What the task requires
Transcribe the records that follow, preserving every word.

Information provided

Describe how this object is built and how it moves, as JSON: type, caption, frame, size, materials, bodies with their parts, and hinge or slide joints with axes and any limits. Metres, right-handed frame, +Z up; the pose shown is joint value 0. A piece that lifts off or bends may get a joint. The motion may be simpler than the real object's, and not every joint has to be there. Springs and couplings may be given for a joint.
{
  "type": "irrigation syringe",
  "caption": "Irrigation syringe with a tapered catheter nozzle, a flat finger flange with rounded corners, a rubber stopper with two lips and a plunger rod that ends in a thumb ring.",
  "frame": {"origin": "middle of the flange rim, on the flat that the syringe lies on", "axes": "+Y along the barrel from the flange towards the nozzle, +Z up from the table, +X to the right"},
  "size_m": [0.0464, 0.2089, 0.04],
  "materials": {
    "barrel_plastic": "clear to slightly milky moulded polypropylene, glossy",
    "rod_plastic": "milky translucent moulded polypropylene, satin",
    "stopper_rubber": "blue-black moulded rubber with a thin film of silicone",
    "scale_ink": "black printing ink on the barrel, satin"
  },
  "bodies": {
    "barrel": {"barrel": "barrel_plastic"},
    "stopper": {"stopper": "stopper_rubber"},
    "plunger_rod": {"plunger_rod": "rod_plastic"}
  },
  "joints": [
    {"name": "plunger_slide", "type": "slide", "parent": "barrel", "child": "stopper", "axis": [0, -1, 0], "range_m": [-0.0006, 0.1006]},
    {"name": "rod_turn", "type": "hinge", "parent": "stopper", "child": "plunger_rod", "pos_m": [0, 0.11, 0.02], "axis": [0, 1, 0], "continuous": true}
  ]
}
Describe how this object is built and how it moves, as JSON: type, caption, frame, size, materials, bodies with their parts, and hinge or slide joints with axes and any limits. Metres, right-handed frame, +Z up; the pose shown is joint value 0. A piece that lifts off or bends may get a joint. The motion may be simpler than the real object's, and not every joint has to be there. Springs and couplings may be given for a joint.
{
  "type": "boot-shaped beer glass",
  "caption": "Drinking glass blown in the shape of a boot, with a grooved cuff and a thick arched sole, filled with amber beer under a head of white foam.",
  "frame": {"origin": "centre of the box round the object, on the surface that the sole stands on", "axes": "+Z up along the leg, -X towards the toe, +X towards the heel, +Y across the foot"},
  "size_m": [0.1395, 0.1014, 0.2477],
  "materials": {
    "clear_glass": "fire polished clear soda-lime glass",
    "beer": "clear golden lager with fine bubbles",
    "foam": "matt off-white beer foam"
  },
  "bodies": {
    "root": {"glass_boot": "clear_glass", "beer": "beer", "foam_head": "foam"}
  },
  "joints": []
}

Written response
Describe how this object is built and how it moves, as JSON: type, caption, frame, size, materials, bodies with their parts, and hinge or slide joints with axes and any limits. Metres, right-handed frame, +Z up; the pose shown is joint value 0. A piece that lifts off or bends may get a joint. The motion may be simpler than the real object's, and not every joint has to be there. Springs and couplings may be given for a joint.
{
  "type": "irrigation syringe",
  "caption": "Irrigation syringe with a tapered catheter nozzle, a flat finger flange with rounded corners, a rubber stopper with two lips and a plunger rod that ends in a thumb ring.",
  "frame": {"origin": "middle of the flange rim, on the flat that the syringe lies on", "axes": "+Y along the barrel from the flange towards the nozzle, +Z up from the table, +X to the right"},
  "size_m": [0.0464, 0.2089, 0.04],
  "materials": {
    "barrel_plastic": "clear to slightly milky moulded polypropylene, glossy",
    "rod_plastic": "milky translucent moulded polypropylene, satin",
    "stopper_rubber": "blue-black moulded rubber with a thin film of silicone",
    "scale_ink": "black printing ink on the barrel, satin"
  },
  "bodies": {
    "barrel": {"barrel": "barrel_plastic"},
    "stopper": {"stopper": "stopper_rubber"},
    "plunger_rod": {"plunger_rod": "rod_plastic"}
  },
  "joints": [
    {"name": "plunger_slide", "type": "slide", "parent": "barrel", "child": "stopper", "axis": [0, -1, 0], "range_m": [-0.0006, 0.1006]},
    {"name": "rod_turn", "type": "hinge", "parent": "stopper", "child": "plunger_rod", "pos_m": [0, 0.11, 0.02], "axis": [0, 1, 0], "continuous": true}
  ]
}
Describe how this object is built and how it moves, as JSON: type, caption, frame, size, materials, bodies with their parts, and hinge or slide joints with axes and any limits. Metres, right-handed frame, +Z up; the pose shown is joint value 0. A piece that lifts off or bends may get a joint. The motion may be simpler than the real object's, and not every joint has to be there. Springs and couplings may be given for a joint.
{
  "type": "boot-shaped beer glass",
  "caption": "Drinking glass blown in the shape of a boot, with a grooved cuff and a thick arched sole, filled with amber beer under a head of white foam.",
  "frame": {"origin": "centre of the box round the object, on the surface that the sole stands on", "axes": "+Z up along the leg, -X towards the toe, +X towards the heel, +Y across the foot"},
  "size_m": [0.1395, 0.1014, 0.2477],
  "materials": {
    "clear_glass": "fire polished clear soda-lime glass",
    "beer": "clear golden lager with fine bubbles",
    "foam": "matt off-white beer foam"
  },
  "bodies": {
    "root": {"glass_boot": "clear_glass", "beer": "beer", "foam_head": "foam"}
  },
  "joints": []
}